Um paradoxo é uma situação mental que se nos depara quando, raciocinando de um modo claramente justificado, chegamos a uma conclusão, e, raciocinando de outro modo, que nos parece igualmente justificado com a mesma clareza, chegamos à conclusão oposta.
Um paradoxo não é uma desgraça, é uma grande oportunidade, pois indica que há algo de profundo por baixo de toda a questão que não compreendemos bem e que nos pode levar a mundos novos. Os colegas de Niels Bohr, um dos grandes físicos do nosso tempo, ouviram-no uma vez murmurar, no meio de um problema difícil: "Ótimo! Encontrámos um paradoxo. Agora é que podemos ter esperança de progredir". Galileu não foi mais longe nos seus pensamentos sobre o paradoxo dos números pares. Provavelmente tinha muitas outras coisas para pensar que lhe interessavam mais. Mais de dois séculos passaram até Georg Cantor se ocupar deste assunto, pegando no dilema de frente: "Há mais números naturais do que números pares... Há tantos números naturais como números pares... O todo é maior que a parte..." O que é que significa "haver mais"...? Quando afirmo que um monte é maior que uma sua parte, quero dizer que posso separar esta parte e ainda fica qualquer coisa no monte. Quando afirmo que há tantos pares como naturais, estou a dizer que os posso emparelhar um a um, e não fica nenhum número natural nem nenhum número par sem parceiro.

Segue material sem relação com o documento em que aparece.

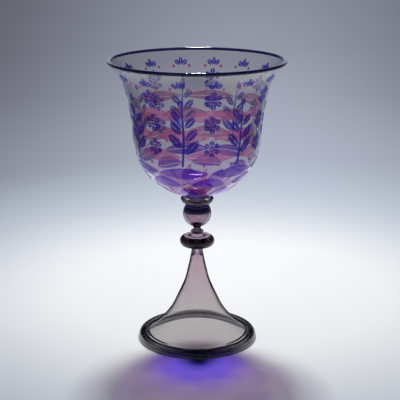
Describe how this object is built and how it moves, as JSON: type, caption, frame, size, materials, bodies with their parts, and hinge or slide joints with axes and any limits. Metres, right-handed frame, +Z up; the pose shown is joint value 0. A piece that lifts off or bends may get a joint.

Há portanto duas maneiras diferentes de comparar.
Consideremos o conjunto de coisas A e o conjunto de coisas B. Há tantas coisas em A como em B quando se pode emparceirar cada coisa de A com uma coisa de B de forma que não fique nenhuma de A nem de B sem parceiro e, além disso, nenhuma coisa de A seja parceiro de duas coisas distintas de B, nem nenhuma coisa de B esteja emparceirada com coisas distintas de A. Isto admite uma expressão mais sofisticada e assustadora em termos de aplicações bijectivas e todas essas coisas, mas penso que a idéia que nos vai interessar já se entende com o que está escrito.
Quando cada coisa de A se pode emparceirar com uma única coisa de B, mas, faça-se como se fizer, em B ficam sempre coisas sem parceiro, é evidente que B tem mais coisas que A.
Esta maneira de comparar, enunciada por Cantor, é a que se presta a um desenvolvimento matemático adequado. Porquê? Porque integra um critério operativo bastante manejável: Há tantas coisas em A como em B quando podemos usar as coisas de B para etiquetar correctamente as de A, isto é, para colocar em cada coisa de A como etiqueta, uma coisa de B distinta sem que, ao fazê-lo, nos sobrem etiquetas (coisas de B).
Euclides, por seu lado, também tinha razão com aquilo de o todo A ser maior que a parte B, entendendo por isso que, se B é uma parte de A, é porque as coisas de B são coisas de A e, além disso, há outras de A que não são de B. Mas isto está tão perto de ser uma tautologia que dificilmente se poderia usar para alguma coisa de interessante em matemática.

Miguel de Guzmán. Aventuras Matemáticas, Pág. 65, Editora Gradiva, Lisboa - Portugal, 1990.